### Material ###

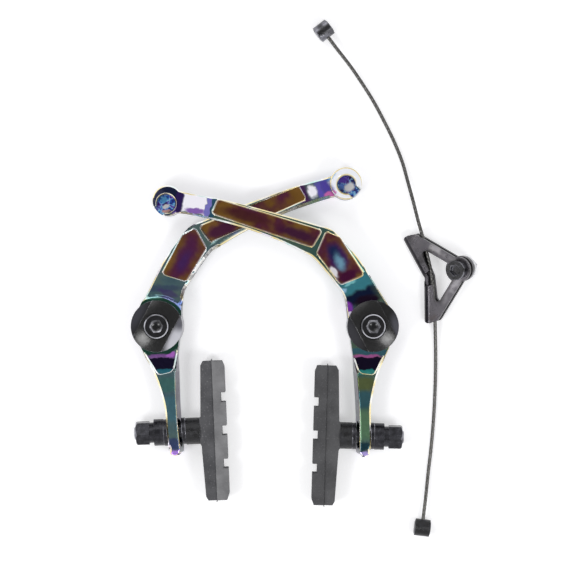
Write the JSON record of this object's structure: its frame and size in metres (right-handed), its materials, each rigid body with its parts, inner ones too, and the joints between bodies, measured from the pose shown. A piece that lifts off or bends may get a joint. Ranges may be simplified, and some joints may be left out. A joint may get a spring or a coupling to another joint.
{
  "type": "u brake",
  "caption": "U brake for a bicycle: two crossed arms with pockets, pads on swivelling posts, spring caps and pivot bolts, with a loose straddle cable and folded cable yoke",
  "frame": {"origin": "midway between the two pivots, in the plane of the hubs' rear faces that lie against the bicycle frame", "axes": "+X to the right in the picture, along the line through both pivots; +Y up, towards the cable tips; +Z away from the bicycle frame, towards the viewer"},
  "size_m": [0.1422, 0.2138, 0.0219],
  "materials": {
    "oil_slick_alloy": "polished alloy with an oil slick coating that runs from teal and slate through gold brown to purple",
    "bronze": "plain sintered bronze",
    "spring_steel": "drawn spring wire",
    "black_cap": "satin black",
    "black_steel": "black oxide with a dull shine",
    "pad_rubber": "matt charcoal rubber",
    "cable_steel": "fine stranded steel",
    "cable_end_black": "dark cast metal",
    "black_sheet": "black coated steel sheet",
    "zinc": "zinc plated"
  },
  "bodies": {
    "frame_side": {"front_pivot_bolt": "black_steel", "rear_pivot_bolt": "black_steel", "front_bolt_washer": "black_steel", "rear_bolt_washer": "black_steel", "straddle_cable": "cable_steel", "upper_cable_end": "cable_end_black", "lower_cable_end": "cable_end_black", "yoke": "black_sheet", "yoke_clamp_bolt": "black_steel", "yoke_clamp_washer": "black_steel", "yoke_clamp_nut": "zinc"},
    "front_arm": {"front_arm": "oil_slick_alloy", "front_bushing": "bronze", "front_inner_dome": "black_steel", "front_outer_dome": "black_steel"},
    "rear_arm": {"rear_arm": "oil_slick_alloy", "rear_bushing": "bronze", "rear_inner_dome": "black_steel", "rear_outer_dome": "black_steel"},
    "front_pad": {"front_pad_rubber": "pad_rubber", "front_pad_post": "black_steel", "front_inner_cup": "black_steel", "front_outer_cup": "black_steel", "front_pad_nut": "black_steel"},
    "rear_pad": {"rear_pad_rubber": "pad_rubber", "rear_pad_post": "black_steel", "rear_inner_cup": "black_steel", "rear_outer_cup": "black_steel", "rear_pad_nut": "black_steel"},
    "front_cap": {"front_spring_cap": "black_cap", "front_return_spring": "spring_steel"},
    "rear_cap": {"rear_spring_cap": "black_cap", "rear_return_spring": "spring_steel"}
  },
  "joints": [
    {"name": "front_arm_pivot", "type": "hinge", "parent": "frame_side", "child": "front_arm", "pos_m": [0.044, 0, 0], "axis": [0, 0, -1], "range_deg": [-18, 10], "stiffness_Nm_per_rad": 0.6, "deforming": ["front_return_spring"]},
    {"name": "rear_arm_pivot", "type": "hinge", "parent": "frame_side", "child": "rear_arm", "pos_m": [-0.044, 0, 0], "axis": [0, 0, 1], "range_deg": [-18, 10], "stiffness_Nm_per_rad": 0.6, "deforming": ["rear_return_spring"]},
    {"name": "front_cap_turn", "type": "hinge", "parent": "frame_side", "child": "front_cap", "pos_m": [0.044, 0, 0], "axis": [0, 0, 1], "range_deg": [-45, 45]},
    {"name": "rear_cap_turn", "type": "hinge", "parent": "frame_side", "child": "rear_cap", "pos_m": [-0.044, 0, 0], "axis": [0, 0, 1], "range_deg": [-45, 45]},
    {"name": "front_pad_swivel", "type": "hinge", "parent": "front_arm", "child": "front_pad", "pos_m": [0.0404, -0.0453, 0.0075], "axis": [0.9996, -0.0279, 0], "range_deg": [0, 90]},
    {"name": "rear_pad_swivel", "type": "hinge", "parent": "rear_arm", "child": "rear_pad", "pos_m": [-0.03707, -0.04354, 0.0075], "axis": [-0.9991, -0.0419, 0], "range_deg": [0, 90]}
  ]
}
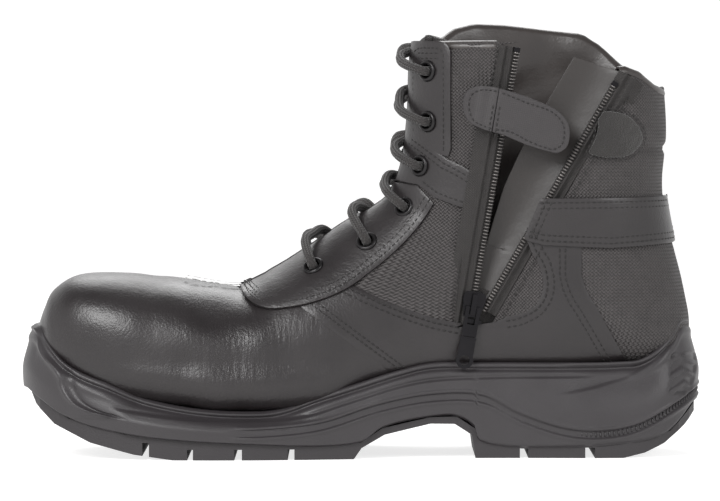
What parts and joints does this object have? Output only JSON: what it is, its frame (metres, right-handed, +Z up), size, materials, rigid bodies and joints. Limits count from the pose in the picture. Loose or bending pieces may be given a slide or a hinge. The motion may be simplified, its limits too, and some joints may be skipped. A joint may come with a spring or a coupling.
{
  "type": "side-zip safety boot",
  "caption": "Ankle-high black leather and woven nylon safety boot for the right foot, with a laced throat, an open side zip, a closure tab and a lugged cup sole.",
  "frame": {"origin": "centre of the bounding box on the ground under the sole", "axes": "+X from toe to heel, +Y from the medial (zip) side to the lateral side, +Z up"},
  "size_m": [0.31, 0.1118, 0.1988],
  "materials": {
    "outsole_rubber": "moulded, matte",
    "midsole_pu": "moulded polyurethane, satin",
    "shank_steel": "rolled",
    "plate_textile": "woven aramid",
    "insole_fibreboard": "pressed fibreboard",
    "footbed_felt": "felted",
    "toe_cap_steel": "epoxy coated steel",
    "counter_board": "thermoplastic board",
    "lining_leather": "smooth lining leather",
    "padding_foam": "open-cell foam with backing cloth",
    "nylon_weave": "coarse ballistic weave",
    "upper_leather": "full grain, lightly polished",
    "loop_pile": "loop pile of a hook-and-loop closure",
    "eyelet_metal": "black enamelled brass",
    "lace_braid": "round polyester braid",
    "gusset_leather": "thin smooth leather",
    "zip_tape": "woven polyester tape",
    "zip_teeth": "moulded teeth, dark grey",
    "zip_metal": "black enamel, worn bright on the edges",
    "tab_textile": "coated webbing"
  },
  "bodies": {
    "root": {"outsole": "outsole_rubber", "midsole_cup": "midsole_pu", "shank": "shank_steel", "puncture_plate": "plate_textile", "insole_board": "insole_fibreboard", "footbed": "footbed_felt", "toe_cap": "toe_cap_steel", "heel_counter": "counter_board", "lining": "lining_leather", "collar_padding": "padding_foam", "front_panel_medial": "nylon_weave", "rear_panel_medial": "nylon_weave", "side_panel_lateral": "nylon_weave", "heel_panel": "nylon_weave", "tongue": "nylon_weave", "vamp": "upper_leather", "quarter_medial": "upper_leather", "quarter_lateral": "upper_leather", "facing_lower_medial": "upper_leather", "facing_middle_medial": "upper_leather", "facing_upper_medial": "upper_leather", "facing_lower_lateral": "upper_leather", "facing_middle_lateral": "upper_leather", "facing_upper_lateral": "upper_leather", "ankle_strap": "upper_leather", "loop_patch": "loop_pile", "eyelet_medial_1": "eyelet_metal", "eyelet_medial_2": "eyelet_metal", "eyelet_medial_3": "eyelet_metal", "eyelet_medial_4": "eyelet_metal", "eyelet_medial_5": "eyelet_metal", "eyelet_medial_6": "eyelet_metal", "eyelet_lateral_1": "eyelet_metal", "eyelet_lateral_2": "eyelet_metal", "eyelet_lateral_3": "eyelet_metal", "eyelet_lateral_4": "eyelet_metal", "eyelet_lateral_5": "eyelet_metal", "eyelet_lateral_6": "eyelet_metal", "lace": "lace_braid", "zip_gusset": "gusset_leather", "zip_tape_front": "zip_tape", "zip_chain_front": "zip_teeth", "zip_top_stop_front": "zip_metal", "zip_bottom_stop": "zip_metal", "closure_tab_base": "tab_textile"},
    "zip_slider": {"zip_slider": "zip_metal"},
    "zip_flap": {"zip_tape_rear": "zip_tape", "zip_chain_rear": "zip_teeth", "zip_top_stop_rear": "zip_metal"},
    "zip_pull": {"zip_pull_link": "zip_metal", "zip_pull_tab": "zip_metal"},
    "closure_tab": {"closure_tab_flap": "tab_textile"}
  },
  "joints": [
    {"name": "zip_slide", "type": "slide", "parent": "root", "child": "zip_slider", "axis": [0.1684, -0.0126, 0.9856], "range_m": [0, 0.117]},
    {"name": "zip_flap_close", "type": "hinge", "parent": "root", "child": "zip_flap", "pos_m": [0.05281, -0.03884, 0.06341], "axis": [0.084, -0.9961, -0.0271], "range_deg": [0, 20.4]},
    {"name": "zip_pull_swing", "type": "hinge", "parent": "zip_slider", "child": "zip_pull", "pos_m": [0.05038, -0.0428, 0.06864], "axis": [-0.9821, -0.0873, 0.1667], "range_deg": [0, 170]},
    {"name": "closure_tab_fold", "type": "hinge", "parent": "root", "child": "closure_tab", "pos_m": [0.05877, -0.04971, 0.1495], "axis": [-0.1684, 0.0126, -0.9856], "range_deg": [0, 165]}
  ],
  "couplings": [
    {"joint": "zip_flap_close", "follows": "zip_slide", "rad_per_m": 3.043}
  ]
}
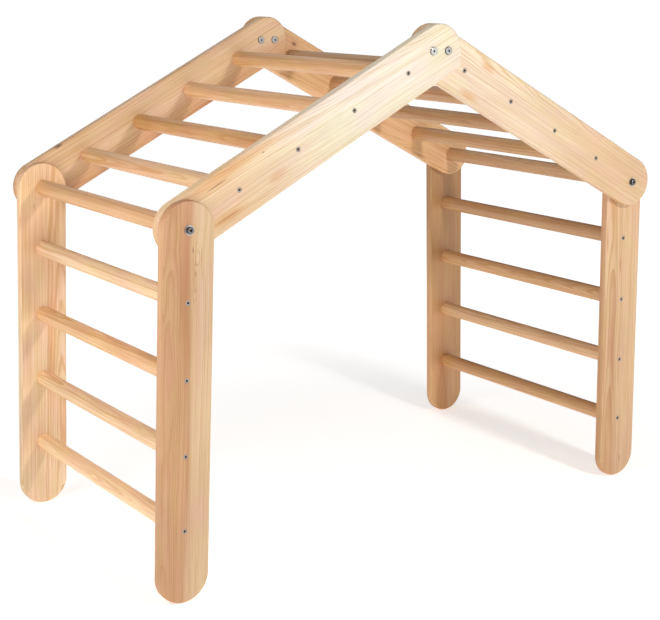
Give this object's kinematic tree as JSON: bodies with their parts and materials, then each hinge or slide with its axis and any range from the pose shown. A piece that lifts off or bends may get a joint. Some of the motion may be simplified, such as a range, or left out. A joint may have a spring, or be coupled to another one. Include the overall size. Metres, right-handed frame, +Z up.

###

■ Goal of the exercise ■
Reply with only the number of lines in the entries that contain the word "each".

■ Expected answer ■
2